**WORK TO BE COMPLETED**
Repeat exactly the lines of the listing below, please, starting with the first and ending with the line containing "return material"; leave out the rest.

------------------------------

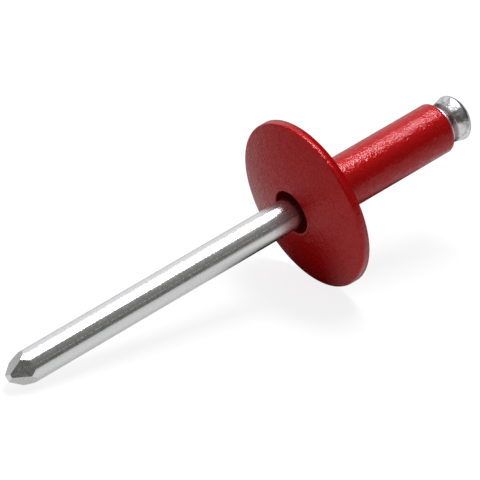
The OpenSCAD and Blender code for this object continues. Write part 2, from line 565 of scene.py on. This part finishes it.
def drawn_aluminium():
    """Aluminium wire pulled bright through a die: nearly a mirror, with fine draw lines along it, one
    deeper die line and a faint mottle. The head was struck in a tool, so it is duller and more
    uneven. The gap under the head is painted dark and purplish as painted shade and a painted
    reflection of the red shank end, and the wire near the flange is painted pinkish as a painted
    reflection of the flange."""
    material, tree, shader, place = new_finish("bright drawn aluminium", {"Metallic": 1.0})
    parts = add_node(tree, "ShaderNodeSeparateXYZ", {"Vector": place}).outputs
    along = parts["Z"]
    head = add_node(tree, "ShaderNodeMapRange",
                    {"Value": along, **stretch(BODY_LEN - 0.1, BODY_LEN + 0.3)}).outputs["Result"]
    # Draw lines, about 0.05 mm apart round the wire and 4 mm long: too close to be told apart
    # at this distance, but they spread the gleam a little
    drawn_out = add_node(tree, "ShaderNodeMapping", {
        "Vector": place,
        "Scale": (per_mm(0.05), per_mm(0.05), per_mm(4.0)),
    })
    lines = add_node(tree, "ShaderNodeTexNoise",
                     {"Vector": drawn_out.outputs["Vector"], "Scale": 1.0, "Detail": 2.0})
    # Mottle left by handling, about 0.3 mm across: it dulls the wire in faint patches
    mottle = add_node(tree, "ShaderNodeTexNoise",
                      {"Vector": place, "Scale": per_mm(0.3), "Detail": 4.0, "Roughness": 0.7})
    # Dents of the struck head, about 0.5 mm across: they break up what it mirrors
    dents = add_node(tree, "ShaderNodeTexNoise",
                     {"Vector": place, "Scale": per_mm(0.5), "Detail": 3.0})
    bright = add_node(tree, "ShaderNodeMix", {
        "Factor": mottle.outputs["Fac"],
        "A": linear("#DCDCDA"),
        "B": linear("#FFFFFE"),
    }, data_type="RGBA")
    colour = greased(tree, bright.outputs["Result"], dents.outputs["Fac"], head)
    # Painted shade and painted reflection in the gap under the head
    colour = gap_shade_and_reflection(tree, colour, along)
    # Painted reflection of the red flange on the wire near the hole
    colour = painted_flange_reflection(tree, colour, along)
    tree.links.new(colour, shader.inputs["Base Color"])
    scratch = die_line(tree, place, parts)
    rough = aluminium_roughness(tree, mottle.outputs["Fac"], scratch, head)
    tree.links.new(rough, shader.inputs["Roughness"])
    relief = aluminium_relief(tree, lines.outputs["Fac"], dents.outputs["Fac"], head, along)
    tree.links.new(relief, shader.inputs["Normal"])
    return material


# Floor

FLOOR_SIZE = 3000.0

# How brightly the floor shows as background and in the rivet's mirrored light, over what the
# lamp gives it
FLOOR_SHOWS = 0.84
FLOOR_MIRRORED = 0.44

# Painted shadow on the floor under the rivet body, seen only in mirrored rays: its middle, half its
# length and width, and its turn from +X
SHADE_AT = Vector((15.0, 5.0, 0.0))
SHADE_SIZE = Vector((14.0, 8.0, 1.0))
SHADE_TURN = math.radians(14)


def open_floor(tree, place):
    """Zero in the painted shadow under the rivet body and one on the open floor."""
    in_shade = add_node(tree, "ShaderNodeMapping", {
        "Vector": place,
        "Location": SHADE_AT * MM,
        "Rotation": (0.0, 0.0, SHADE_TURN),
        "Scale": SHADE_SIZE * MM,
    }, vector_type="TEXTURE")
    from_middle = add_node(tree, "ShaderNodeVectorMath",
                           {0: in_shade.outputs["Vector"]}, operation="LENGTH")
    return add_node(tree, "ShaderNodeMapRange", {
        "Value": from_middle.outputs["Value"],
        "From Min": 0.75,
        "From Max": 1.3,
    }, interpolation_type="SMOOTHSTEP").outputs["Result"]


def floor_glow(tree, rays, parts, unshaded):
    """Light that the floor adds of its own: to the background, so that it reads as white, and to what
    the rivet mirrors, painted a little dimmer behind the rivet and absent in the painted shadow under
    the body."""
    behind_rivet = add_node(tree, "ShaderNodeMapRange", {
        "Value": parts["Y"],
        **stretch(4.0, 18.0),
        "To Min": FLOOR_MIRRORED,
        "To Max": FLOOR_MIRRORED * 0.85,
    })
    glow_there = add_node(tree, "ShaderNodeMath",
                          {0: unshaded, 1: behind_rivet.outputs["Result"]}, operation="MULTIPLY")
    mirrored = add_node(tree, "ShaderNodeMath", {
        0: rays["Is Glossy Ray"],
        1: glow_there.outputs["Value"],
    }, operation="MULTIPLY")
    strength = add_node(tree, "ShaderNodeMath", {
        0: rays["Is Camera Ray"],
        1: FLOOR_SHOWS,
        2: mirrored.outputs["Value"],
    }, operation="MULTIPLY_ADD")
    return add_node(tree, "ShaderNodeEmission", {
        "Color": linear("#FFFFFF"),
        "Strength": strength.outputs["Value"],
    }).outputs["Emission"]


def floor_tone(tree, rays, parts, unshaded):
    """Tone of the floor. In mirrored rays it is painted darker behind the rivet, past the mandrel
    head and in the painted shadow under the body: painted shade that the rivet mirrors. It is paler
    as the rivet is lit by it than as the camera sees it, where the glow is added."""
    # Painted shade behind the rivet and past the head, seen in mirrored rays
    behind = add_node(tree, "ShaderNodeMapRange", {"Value": parts["Y"], **stretch(2.0, 16.0)})
    near_rivet = add_node(tree, "ShaderNodeMix", {
        "Factor": behind.outputs["Result"],
        "A": linear("#949494"),
        "B": linear("#505050"),
    }, data_type="RGBA")
    beyond = add_node(tree, "ShaderNodeMapRange", {"Value": parts["X"], **stretch(34.0, 60.0)})
    in_the_open = add_node(tree, "ShaderNodeMix", {
        "Factor": beyond.outputs["Result"],
        "A": near_rivet.outputs["Result"],
        "B": linear("#404040"),
    }, data_type="RGBA")
    mirrored = add_node(tree, "ShaderNodeMix", {
        "Factor": unshaded,
        "A": linear("#404040"),
        "B": in_the_open.outputs["Result"],
    }, data_type="RGBA")
    from_rivet = add_node(tree, "ShaderNodeMix", {
        "Factor": rays["Is Glossy Ray"],
        "A": linear("#D4D4D4"),
        "B": mirrored.outputs["Result"],
    }, data_type="RGBA")
    return add_node(tree, "ShaderNodeMix", {
        "Factor": rays["Is Camera Ray"],
        "A": from_rivet.outputs["Result"],
        "B": linear("#808080"),
    }, data_type="RGBA").outputs["Result"]


def pale_floor():
    """Matt floor. It keeps a soft cast shadow, and reads as white where nothing shades it. In
    mirrored rays it also carries painted shade near the rivet.
    """
    material = bpy.data.materials.new("pale floor")
    tree = empty_tree(material)
    rays = add_node(tree, "ShaderNodeLightPath").outputs
    place = add_node(tree, "ShaderNodeTexCoord").outputs["Object"]
    parts = add_node(tree, "ShaderNodeSeparateXYZ", {"Vector": place}).outputs
    unshaded = open_floor(tree, place)
    matt = add_node(tree, "ShaderNodeBsdfDiffuse",
                    {"Color": floor_tone(tree, rays, parts, unshaded)})
    both = add_node(tree, "ShaderNodeAddShader", {
        0: floor_glow(tree, rays, parts, unshaded),
        1: matt.outputs["BSDF"],
    })
    add_node(tree, "ShaderNodeOutputMaterial", {"Surface": both.outputs["Shader"]})
    half = FLOOR_SIZE / 2 * MM
    mesh = bpy.data.meshes.new("floor")
    mesh.from_pydata([(-half, -half, 0), (half, -half, 0), (half, half, 0), (-half, half, 0)],
                     [], [(0, 1, 2, 3)])
    mesh.materials.append(material)
    place_object("floor", mesh)


# Surroundings

# Each place in the room is a direction from the rivet, given by its parts along X, Y and Z.
# +X is the way that the mandrel head points, +Y lies behind the rivet and +Z is the ceiling.

def dim_room(tree, way):
    """Dim room round the rivet: brighter towards the ceiling, darker on the point's side."""
    height = add_node(tree, "ShaderNodeMapRange", {
        "Value": way["Z"],
        "From Min": 0.35,
        "From Max": 0.95,
        "To Min": 0.13,
        "To Max": 0.28,
    })
    across = add_node(tree, "ShaderNodeMapRange", {
        "Value": way["X"],
        "From Min": -0.3,
        "From Max": 0.2,
        "To Min": 0.6,
    })
    level = add_node(tree, "ShaderNodeMath", {
        0: height.outputs["Result"],
        1: across.outputs["Result"],
    }, operation="MULTIPLY")
    return add_node(tree, "ShaderNodeMix", {
        "Factor": level.outputs["Value"],
        "A": linear("#000000"),
        "B": linear("#FFFEFB"),
    }, data_type="RGBA").outputs["Result"]


def pale_backdrop(tree, way, room):
    """Pale backdrop behind the rivet, on the head's side."""
    behind = add_node(tree, "ShaderNodeMapRange",
                      {"Value": way["Y"], "From Min": -0.25, "From Max": 0.1},
                      interpolation_type="SMOOTHSTEP")
    right = add_node(tree, "ShaderNodeMapRange",
                     {"Value": way["X"], "From Min": -0.25, "From Max": 0.3},
                     interpolation_type="SMOOTHSTEP")
    there = add_node(tree, "ShaderNodeMath", {
        0: behind.outputs["Result"],
        1: right.outputs["Result"],
    }, operation="MULTIPLY")
    return add_node(tree, "ShaderNodeMix", {
        "Factor": there.outputs["Value"],
        "A": room,
        "B": linear("#E6E6EA"),
    }, data_type="RGBA").outputs["Result"]


def dark_doorway(tree, way, room):
    """Dark doorway past the head, which the crown mirrors."""
    there = add_node(tree, "ShaderNodeMapRange",
                     {"Value": way["X"], "From Min": 0.55, "From Max": 0.78},
                     interpolation_type="SMOOTHSTEP")
    return add_node(tree, "ShaderNodeMix", {
        "Factor": there.outputs["Result"],
        "A": room,
        "B": linear("#424648"),
    }, data_type="RGBA").outputs["Result"]


def pale_wall(tree, way, room):
    """Pale wall past the point, on the side that the flange's dome faces."""
    to_left = add_node(tree, "ShaderNodeMapRange",
                       {"Value": way["X"], "From Min": -0.3, "From Max": -0.6},
                       interpolation_type="SMOOTHSTEP")
    past_camera = add_node(tree, "ShaderNodeMapRange",
                           {"Value": way["Y"], "From Min": -0.5, "From Max": -0.2},
                           interpolation_type="SMOOTHSTEP")
    there = add_node(tree, "ShaderNodeMath", {
        0: to_left.outputs["Result"],
        1: past_camera.outputs["Result"],
    }, operation="MULTIPLY")
    return add_node(tree, "ShaderNodeMix", {
        "Factor": there.outputs["Value"],
        "A": room,
        "B": linear("#C0C0C0"),
    }, data_type="RGBA").outputs["Result"]


def studio_surroundings():
    """Room that lights the rivet and that the bright mandrel mirrors. The camera sees white."""
    world = bpy.data.worlds.new("studio")
    bpy.context.scene.world = world
    tree = empty_tree(world)
    view = add_node(tree, "ShaderNodeTexCoord").outputs["Generated"]
    way = add_node(tree, "ShaderNodeSeparateXYZ", {"Vector": view}).outputs
    room = dim_room(tree, way)
    room = pale_backdrop(tree, way, room)
    room = dark_doorway(tree, way, room)
    room = pale_wall(tree, way, room)
    rays = add_node(tree, "ShaderNodeLightPath").outputs
    seen = add_node(tree, "ShaderNodeMix", {
        "Factor": rays["Is Camera Ray"],
        "A": room,
        "B": linear("#FFFFFF"),
    }, data_type="RGBA")
    light = add_node(tree, "ShaderNodeBackground", {"Color": seen.outputs["Result"], "Strength": 1.0})
    add_node(tree, "ShaderNodeOutputWorld", {"Surface": light.outputs["Background"]})


# Lamp

# Soft box over the rivet: where it hangs, its sides along X and Y, and its brightness
BOX_AT = Vector((145.0, 45.0, 520.0))
BOX_SIDES = (122.0, 310.0)
BOX_RADIANCE = 17.5
BOX_COLOUR = "#F2F4FF"


def hang_soft_box():
    """One large soft box overhead, on the head's side of the rivet."""
    data = bpy.data.lights.new("soft box", "AREA")
    data.shape = "RECTANGLE"
    data.size = BOX_SIDES[0] * MM
    data.size_y = BOX_SIDES[1] * MM
    data.energy = BOX_RADIANCE * math.pi * data.size * data.size_y
    data.color = linear(BOX_COLOUR)[:3]
    place_object("soft box", data).location = BOX_AT * MM


bpy.context.scene.view_settings.view_transform = "Standard"
place_camera()
make_body()
make_mandrel()
pale_floor()
studio_surroundings()
hang_soft_box()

------------------------------

**ANSWER TO THIS TASK**
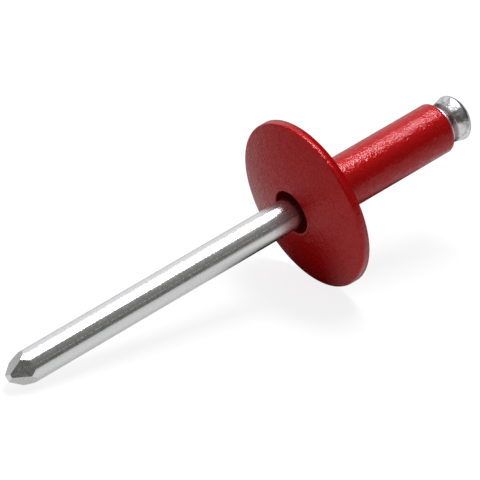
The OpenSCAD and Blender code for this object continues. Write part 2, from line 565 of scene.py on. This part finishes it.
def drawn_aluminium():
    """Aluminium wire pulled bright through a die: nearly a mirror, with fine draw lines along it, one
    deeper die line and a faint mottle. The head was struck in a tool, so it is duller and more
    uneven. The gap under the head is painted dark and purplish as painted shade and a painted
    reflection of the red shank end, and the wire near the flange is painted pinkish as a painted
    reflection of the flange."""
    material, tree, shader, place = new_finish("bright drawn aluminium", {"Metallic": 1.0})
    parts = add_node(tree, "ShaderNodeSeparateXYZ", {"Vector": place}).outputs
    along = parts["Z"]
    head = add_node(tree, "ShaderNodeMapRange",
                    {"Value": along, **stretch(BODY_LEN - 0.1, BODY_LEN + 0.3)}).outputs["Result"]
    # Draw lines, about 0.05 mm apart round the wire and 4 mm long: too close to be told apart
    # at this distance, but they spread the gleam a little
    drawn_out = add_node(tree, "ShaderNodeMapping", {
        "Vector": place,
        "Scale": (per_mm(0.05), per_mm(0.05), per_mm(4.0)),
    })
    lines = add_node(tree, "ShaderNodeTexNoise",
                     {"Vector": drawn_out.outputs["Vector"], "Scale": 1.0, "Detail": 2.0})
    # Mottle left by handling, about 0.3 mm across: it dulls the wire in faint patches
    mottle = add_node(tree, "ShaderNodeTexNoise",
                      {"Vector": place, "Scale": per_mm(0.3), "Detail": 4.0, "Roughness": 0.7})
    # Dents of the struck head, about 0.5 mm across: they break up what it mirrors
    dents = add_node(tree, "ShaderNodeTexNoise",
                     {"Vector": place, "Scale": per_mm(0.5), "Detail": 3.0})
    bright = add_node(tree, "ShaderNodeMix", {
        "Factor": mottle.outputs["Fac"],
        "A": linear("#DCDCDA"),
        "B": linear("#FFFFFE"),
    }, data_type="RGBA")
    colour = greased(tree, bright.outputs["Result"], dents.outputs["Fac"], head)
    # Painted shade and painted reflection in the gap under the head
    colour = gap_shade_and_reflection(tree, colour, along)
    # Painted reflection of the red flange on the wire near the hole
    colour = painted_flange_reflection(tree, colour, along)
    tree.links.new(colour, shader.inputs["Base Color"])
    scratch = die_line(tree, place, parts)
    rough = aluminium_roughness(tree, mottle.outputs["Fac"], scratch, head)
    tree.links.new(rough, shader.inputs["Roughness"])
    relief = aluminium_relief(tree, lines.outputs["Fac"], dents.outputs["Fac"], head, along)
    tree.links.new(relief, shader.inputs["Normal"])
    return material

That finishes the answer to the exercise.